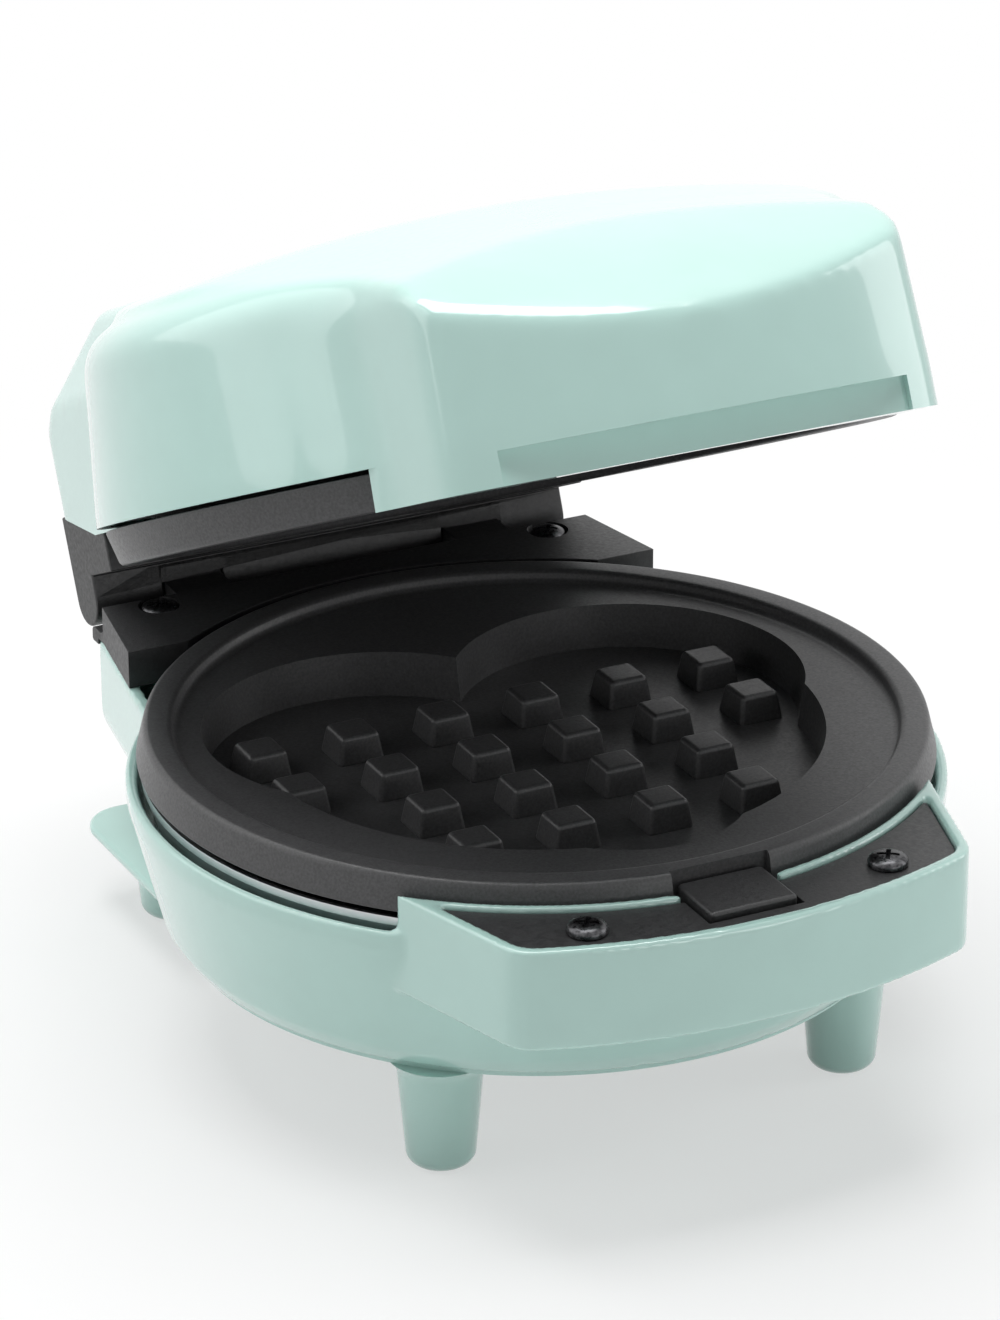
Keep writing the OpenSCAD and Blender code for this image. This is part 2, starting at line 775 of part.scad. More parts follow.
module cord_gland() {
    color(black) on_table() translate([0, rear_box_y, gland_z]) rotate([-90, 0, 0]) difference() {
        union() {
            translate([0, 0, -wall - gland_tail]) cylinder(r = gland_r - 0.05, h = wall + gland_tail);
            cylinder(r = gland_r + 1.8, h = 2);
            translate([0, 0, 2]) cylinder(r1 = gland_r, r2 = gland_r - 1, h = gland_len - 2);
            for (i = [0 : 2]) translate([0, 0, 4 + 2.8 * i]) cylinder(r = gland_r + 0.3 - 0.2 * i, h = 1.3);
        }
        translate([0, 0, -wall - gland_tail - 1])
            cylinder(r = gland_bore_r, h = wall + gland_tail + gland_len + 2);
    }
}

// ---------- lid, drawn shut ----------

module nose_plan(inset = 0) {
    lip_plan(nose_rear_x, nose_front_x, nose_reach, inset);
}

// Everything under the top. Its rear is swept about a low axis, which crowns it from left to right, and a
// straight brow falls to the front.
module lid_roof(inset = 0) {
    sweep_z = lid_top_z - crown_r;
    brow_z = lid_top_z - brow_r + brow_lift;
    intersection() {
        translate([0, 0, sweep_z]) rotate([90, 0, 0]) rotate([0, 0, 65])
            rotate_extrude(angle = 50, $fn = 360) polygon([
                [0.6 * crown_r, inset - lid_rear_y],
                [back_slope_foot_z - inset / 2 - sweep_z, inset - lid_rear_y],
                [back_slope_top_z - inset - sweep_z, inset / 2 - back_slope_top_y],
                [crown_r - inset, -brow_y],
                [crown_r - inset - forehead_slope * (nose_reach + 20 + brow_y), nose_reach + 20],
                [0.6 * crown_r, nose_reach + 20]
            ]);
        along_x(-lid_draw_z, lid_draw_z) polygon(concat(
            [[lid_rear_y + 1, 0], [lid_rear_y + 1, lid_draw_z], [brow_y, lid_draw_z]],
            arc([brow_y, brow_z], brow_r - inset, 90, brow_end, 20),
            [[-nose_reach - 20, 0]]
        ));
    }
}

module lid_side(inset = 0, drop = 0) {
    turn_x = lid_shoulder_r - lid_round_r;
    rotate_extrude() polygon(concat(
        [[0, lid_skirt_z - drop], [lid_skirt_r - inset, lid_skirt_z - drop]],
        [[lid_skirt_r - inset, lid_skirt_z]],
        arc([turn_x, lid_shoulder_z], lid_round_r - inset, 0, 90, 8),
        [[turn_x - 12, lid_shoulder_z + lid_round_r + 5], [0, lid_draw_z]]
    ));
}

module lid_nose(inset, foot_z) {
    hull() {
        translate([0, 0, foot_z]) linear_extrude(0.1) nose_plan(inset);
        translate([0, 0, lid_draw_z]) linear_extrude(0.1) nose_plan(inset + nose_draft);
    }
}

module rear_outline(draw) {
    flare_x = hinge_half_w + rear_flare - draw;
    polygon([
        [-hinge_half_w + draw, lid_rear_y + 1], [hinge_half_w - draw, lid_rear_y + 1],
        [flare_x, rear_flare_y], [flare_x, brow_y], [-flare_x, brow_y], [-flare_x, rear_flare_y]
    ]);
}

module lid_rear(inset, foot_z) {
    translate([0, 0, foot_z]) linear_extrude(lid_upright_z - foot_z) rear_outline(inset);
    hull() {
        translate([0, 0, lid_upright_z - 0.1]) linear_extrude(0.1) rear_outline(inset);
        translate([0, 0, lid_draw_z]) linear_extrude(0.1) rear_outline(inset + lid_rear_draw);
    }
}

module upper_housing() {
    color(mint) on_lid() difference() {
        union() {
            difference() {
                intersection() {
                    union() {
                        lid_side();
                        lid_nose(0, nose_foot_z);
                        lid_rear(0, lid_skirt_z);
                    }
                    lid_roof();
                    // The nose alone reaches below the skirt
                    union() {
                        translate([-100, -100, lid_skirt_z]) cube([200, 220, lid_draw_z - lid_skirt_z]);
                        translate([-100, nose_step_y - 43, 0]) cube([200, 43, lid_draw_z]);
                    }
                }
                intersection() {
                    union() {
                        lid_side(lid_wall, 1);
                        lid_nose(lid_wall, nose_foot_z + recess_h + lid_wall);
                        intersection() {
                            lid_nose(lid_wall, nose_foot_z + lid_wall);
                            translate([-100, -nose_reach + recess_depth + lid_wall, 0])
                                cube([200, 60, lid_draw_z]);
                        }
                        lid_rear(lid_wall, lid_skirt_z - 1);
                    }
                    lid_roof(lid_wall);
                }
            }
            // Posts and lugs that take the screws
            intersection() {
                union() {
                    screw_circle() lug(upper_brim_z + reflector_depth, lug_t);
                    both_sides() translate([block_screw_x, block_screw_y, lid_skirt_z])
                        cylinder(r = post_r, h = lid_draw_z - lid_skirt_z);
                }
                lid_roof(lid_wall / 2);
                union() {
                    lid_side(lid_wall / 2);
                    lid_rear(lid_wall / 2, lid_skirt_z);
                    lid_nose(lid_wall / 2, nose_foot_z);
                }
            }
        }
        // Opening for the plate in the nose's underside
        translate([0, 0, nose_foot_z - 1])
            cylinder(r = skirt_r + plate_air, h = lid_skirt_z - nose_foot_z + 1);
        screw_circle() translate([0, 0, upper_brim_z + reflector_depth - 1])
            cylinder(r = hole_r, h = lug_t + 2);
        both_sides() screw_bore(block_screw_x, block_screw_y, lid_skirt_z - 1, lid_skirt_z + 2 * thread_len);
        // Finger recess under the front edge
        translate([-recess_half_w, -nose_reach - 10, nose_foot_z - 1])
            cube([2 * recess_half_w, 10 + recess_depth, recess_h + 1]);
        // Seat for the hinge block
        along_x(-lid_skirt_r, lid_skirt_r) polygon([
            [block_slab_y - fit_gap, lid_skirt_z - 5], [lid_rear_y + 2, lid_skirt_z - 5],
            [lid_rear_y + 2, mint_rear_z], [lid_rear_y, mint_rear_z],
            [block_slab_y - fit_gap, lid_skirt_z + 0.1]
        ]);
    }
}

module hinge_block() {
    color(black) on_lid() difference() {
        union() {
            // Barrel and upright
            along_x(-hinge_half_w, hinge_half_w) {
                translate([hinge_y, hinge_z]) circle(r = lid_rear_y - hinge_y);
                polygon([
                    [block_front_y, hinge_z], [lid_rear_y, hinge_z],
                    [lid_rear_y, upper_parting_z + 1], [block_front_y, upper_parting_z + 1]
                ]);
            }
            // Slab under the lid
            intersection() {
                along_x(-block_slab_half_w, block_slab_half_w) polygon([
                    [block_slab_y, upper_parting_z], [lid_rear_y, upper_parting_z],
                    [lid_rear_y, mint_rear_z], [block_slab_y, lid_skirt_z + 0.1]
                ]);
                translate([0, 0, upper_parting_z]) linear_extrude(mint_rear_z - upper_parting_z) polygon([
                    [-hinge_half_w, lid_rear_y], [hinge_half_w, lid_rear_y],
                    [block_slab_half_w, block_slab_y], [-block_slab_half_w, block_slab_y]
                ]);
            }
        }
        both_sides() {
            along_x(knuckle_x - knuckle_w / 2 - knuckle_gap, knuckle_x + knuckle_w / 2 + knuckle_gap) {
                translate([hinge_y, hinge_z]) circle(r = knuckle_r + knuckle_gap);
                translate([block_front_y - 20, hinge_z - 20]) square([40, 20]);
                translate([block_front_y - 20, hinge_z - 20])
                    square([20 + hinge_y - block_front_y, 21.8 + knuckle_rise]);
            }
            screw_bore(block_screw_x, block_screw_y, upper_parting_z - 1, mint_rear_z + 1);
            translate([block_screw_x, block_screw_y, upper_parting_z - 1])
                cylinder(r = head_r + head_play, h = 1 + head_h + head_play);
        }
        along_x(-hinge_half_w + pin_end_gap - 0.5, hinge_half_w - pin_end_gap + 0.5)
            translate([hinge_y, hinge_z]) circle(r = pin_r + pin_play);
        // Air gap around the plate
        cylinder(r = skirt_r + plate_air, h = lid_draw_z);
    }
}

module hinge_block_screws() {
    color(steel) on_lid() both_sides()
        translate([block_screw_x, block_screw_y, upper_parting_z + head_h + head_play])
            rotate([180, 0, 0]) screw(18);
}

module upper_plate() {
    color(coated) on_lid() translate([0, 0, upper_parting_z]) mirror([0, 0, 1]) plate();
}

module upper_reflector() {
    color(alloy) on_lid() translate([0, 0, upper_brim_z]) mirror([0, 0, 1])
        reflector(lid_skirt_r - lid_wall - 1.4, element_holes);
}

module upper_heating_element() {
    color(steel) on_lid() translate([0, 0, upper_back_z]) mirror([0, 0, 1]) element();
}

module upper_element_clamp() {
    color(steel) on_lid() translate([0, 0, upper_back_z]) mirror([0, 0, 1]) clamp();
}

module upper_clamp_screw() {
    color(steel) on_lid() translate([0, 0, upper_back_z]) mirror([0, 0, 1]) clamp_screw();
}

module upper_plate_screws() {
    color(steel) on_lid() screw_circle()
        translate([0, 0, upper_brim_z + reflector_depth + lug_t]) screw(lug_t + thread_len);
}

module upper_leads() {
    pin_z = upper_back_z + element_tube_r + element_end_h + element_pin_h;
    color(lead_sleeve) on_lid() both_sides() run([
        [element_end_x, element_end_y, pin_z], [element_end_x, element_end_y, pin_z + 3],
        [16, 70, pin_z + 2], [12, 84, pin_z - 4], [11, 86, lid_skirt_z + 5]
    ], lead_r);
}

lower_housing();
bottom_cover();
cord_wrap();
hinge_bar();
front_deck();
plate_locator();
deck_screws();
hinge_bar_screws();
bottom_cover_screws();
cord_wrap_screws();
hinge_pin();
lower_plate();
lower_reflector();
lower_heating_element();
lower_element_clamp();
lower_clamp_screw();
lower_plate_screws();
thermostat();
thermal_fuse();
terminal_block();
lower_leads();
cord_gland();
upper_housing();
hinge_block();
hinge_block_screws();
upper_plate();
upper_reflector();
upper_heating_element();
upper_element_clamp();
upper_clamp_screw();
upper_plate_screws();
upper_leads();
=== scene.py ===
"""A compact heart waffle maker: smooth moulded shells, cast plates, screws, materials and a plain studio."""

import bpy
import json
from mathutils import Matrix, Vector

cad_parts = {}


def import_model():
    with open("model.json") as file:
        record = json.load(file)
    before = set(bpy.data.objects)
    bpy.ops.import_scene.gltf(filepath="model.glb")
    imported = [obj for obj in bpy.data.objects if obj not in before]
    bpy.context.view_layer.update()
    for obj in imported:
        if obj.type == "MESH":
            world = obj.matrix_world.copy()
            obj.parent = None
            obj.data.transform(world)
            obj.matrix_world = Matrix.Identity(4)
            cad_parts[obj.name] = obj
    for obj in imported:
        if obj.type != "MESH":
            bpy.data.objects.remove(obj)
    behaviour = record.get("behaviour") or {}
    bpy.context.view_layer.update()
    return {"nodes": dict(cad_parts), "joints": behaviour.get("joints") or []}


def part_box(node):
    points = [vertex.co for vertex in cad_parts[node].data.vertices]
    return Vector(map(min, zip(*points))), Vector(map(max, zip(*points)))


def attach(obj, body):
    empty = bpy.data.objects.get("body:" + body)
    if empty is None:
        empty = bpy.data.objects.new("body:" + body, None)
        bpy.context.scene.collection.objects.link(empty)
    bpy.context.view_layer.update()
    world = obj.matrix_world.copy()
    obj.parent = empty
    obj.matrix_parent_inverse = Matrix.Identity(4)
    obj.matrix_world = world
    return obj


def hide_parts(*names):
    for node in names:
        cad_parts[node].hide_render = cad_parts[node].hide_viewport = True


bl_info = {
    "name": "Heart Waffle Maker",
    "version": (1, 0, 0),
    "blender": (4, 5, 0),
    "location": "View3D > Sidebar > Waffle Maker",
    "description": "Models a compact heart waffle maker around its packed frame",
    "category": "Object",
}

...

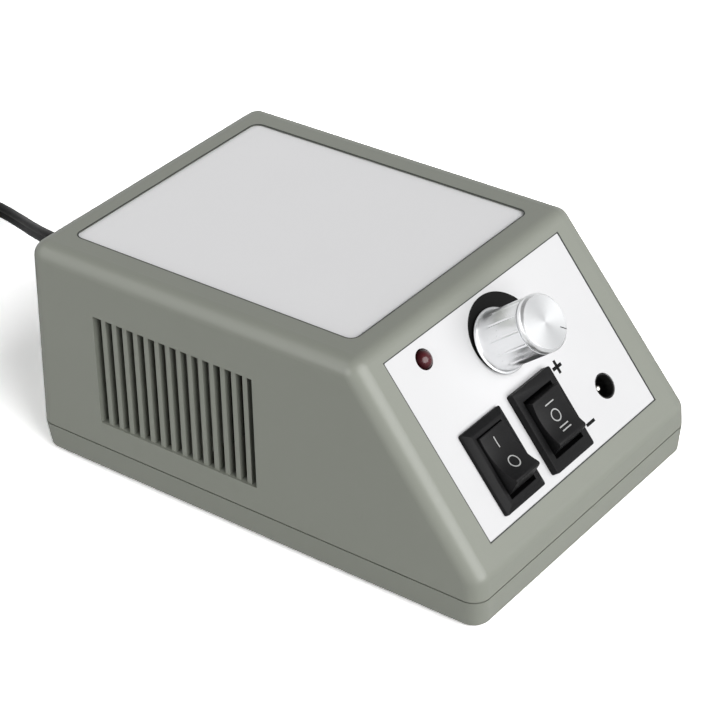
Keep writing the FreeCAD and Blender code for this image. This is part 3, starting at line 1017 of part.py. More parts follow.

◆ **Objective**: Extract the lines from the line with "lower_housing();" through the line with "imported = [obj". Keep both of those lines, copy everything exactly, and add nothing.

◆ **Solution for this task**:
lower_housing();
bottom_cover();
cord_wrap();
hinge_bar();
front_deck();
plate_locator();
deck_screws();
hinge_bar_screws();
bottom_cover_screws();
cord_wrap_screws();
hinge_pin();
lower_plate();
lower_reflector();
lower_heating_element();
lower_element_clamp();
lower_clamp_screw();
lower_plate_screws();
thermostat();
thermal_fuse();
terminal_block();
lower_leads();
cord_gland();
upper_housing();
hinge_block();
hinge_block_screws();
upper_plate();
upper_reflector();
upper_heating_element();
upper_element_clamp();
upper_clamp_screw();
upper_plate_screws();
upper_leads();
=== scene.py ===
"""A compact heart waffle maker: smooth moulded shells, cast plates, screws, materials and a plain studio."""

import bpy
import json
from mathutils import Matrix, Vector

cad_parts = {}


def import_model():
    with open("model.json") as file:
        record = json.load(file)
    before = set(bpy.data.objects)
    bpy.ops.import_scene.gltf(filepath="model.glb")
    imported = [obj for obj in bpy.data.objects if obj not in before]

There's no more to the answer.